* Data segment
------------------------------------------------------------

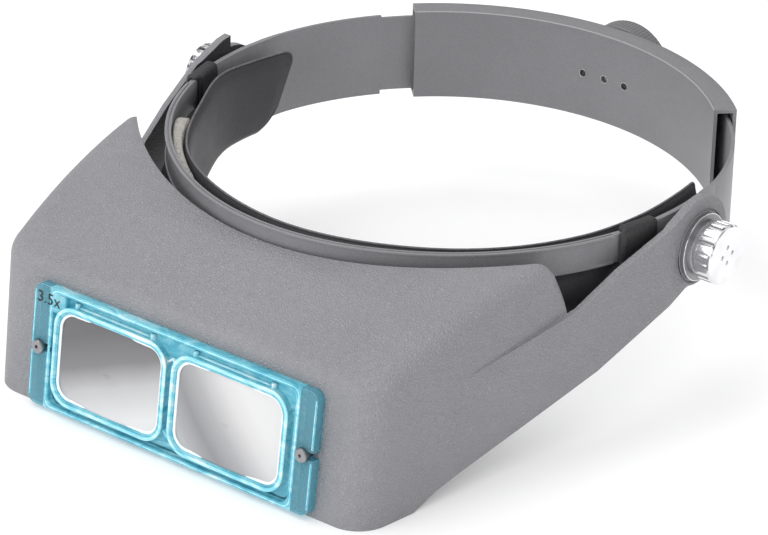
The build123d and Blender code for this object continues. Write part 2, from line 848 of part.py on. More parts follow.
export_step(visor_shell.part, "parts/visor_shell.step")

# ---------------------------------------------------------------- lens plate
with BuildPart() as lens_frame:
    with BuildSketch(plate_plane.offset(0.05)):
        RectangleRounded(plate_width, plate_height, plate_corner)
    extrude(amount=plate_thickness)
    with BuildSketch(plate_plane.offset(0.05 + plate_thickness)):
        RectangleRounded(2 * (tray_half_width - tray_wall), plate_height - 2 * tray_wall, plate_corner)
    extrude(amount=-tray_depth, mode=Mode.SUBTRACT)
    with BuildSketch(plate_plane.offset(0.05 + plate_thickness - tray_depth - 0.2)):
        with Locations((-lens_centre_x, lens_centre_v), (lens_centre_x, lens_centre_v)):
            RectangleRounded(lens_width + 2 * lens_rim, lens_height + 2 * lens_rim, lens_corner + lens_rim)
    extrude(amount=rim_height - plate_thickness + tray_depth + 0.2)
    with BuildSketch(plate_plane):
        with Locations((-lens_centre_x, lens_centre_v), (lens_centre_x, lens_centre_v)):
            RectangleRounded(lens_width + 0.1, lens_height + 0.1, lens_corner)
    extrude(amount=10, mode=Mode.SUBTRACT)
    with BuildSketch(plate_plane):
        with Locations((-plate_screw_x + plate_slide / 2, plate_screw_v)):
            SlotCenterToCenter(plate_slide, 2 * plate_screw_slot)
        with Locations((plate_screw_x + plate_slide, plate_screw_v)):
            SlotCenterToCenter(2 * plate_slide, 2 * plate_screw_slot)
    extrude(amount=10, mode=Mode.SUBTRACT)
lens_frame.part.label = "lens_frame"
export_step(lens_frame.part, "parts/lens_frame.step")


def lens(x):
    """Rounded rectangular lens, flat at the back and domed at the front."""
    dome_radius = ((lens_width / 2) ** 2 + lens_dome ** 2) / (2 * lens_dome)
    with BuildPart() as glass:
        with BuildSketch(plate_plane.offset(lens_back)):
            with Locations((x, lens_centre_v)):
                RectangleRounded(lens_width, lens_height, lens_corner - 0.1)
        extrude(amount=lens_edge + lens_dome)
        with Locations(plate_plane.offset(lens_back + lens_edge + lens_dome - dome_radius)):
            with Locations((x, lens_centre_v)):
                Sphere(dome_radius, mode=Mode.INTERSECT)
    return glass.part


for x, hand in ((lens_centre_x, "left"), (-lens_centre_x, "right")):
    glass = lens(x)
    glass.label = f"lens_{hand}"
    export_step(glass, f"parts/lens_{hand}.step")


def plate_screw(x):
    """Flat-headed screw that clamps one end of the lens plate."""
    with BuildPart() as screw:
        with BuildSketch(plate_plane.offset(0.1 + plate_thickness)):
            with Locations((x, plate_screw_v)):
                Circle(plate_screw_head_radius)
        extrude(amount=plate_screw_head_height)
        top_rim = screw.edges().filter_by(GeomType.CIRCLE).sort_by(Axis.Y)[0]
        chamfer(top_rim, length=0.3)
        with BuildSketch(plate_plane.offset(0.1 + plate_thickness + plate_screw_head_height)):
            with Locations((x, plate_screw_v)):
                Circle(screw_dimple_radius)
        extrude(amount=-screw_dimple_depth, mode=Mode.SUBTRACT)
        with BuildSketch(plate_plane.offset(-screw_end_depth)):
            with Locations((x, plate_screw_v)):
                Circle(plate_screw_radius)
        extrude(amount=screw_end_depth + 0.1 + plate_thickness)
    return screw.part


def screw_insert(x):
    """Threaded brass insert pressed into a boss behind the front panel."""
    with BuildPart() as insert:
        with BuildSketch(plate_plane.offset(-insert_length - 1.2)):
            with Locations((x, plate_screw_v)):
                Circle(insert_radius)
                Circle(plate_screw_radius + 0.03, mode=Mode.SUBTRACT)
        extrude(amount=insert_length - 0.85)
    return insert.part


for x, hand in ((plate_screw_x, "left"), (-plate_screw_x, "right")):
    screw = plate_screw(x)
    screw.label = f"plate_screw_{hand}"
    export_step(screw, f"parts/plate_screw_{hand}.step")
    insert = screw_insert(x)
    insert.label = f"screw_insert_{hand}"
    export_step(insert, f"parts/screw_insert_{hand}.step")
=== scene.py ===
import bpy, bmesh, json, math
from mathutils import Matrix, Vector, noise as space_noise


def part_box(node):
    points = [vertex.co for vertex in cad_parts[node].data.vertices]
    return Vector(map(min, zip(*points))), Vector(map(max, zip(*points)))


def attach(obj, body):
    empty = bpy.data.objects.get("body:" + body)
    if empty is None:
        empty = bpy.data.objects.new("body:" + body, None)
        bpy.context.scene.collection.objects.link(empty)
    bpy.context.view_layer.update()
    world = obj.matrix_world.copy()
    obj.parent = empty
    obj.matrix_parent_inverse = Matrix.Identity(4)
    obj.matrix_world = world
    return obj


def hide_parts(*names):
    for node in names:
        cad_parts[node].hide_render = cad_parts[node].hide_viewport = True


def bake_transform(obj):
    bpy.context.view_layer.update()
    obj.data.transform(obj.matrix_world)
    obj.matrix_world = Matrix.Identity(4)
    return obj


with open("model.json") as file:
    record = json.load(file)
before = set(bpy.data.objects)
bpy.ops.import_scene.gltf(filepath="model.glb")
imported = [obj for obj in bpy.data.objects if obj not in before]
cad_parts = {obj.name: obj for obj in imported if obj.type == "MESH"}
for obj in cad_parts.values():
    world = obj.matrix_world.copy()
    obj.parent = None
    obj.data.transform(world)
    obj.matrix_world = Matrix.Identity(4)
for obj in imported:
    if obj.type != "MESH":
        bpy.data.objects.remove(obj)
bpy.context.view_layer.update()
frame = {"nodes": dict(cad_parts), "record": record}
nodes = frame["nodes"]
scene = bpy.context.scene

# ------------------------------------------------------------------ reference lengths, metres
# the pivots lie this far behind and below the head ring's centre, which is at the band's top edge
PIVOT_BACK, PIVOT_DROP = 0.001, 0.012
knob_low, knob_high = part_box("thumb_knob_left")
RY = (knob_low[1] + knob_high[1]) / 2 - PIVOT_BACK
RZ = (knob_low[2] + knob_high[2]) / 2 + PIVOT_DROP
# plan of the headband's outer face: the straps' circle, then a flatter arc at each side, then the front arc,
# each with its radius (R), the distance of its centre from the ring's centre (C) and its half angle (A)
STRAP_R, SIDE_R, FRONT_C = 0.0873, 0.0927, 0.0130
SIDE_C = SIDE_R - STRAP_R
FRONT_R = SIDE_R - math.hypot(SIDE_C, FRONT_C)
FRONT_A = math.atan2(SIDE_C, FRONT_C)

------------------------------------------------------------

* Your goal
Extract and reproduce exactly the lines opening with the line containing "extrude(amount=insert_length - 0.85)" and closing with the line containing "obj.parent = empty", inclusive.

* Written response
        extrude(amount=insert_length - 0.85)
    return insert.part


for x, hand in ((plate_screw_x, "left"), (-plate_screw_x, "right")):
    screw = plate_screw(x)
    screw.label = f"plate_screw_{hand}"
    export_step(screw, f"parts/plate_screw_{hand}.step")
    insert = screw_insert(x)
    insert.label = f"screw_insert_{hand}"
    export_step(insert, f"parts/screw_insert_{hand}.step")
=== scene.py ===
import bpy, bmesh, json, math
from mathutils import Matrix, Vector, noise as space_noise


def part_box(node):
    points = [vertex.co for vertex in cad_parts[node].data.vertices]
    return Vector(map(min, zip(*points))), Vector(map(max, zip(*points)))


def attach(obj, body):
    empty = bpy.data.objects.get("body:" + body)
    if empty is None:
        empty = bpy.data.objects.new("body:" + body, None)
        bpy.context.scene.collection.objects.link(empty)
    bpy.context.view_layer.update()
    world = obj.matrix_world.copy()
    obj.parent = empty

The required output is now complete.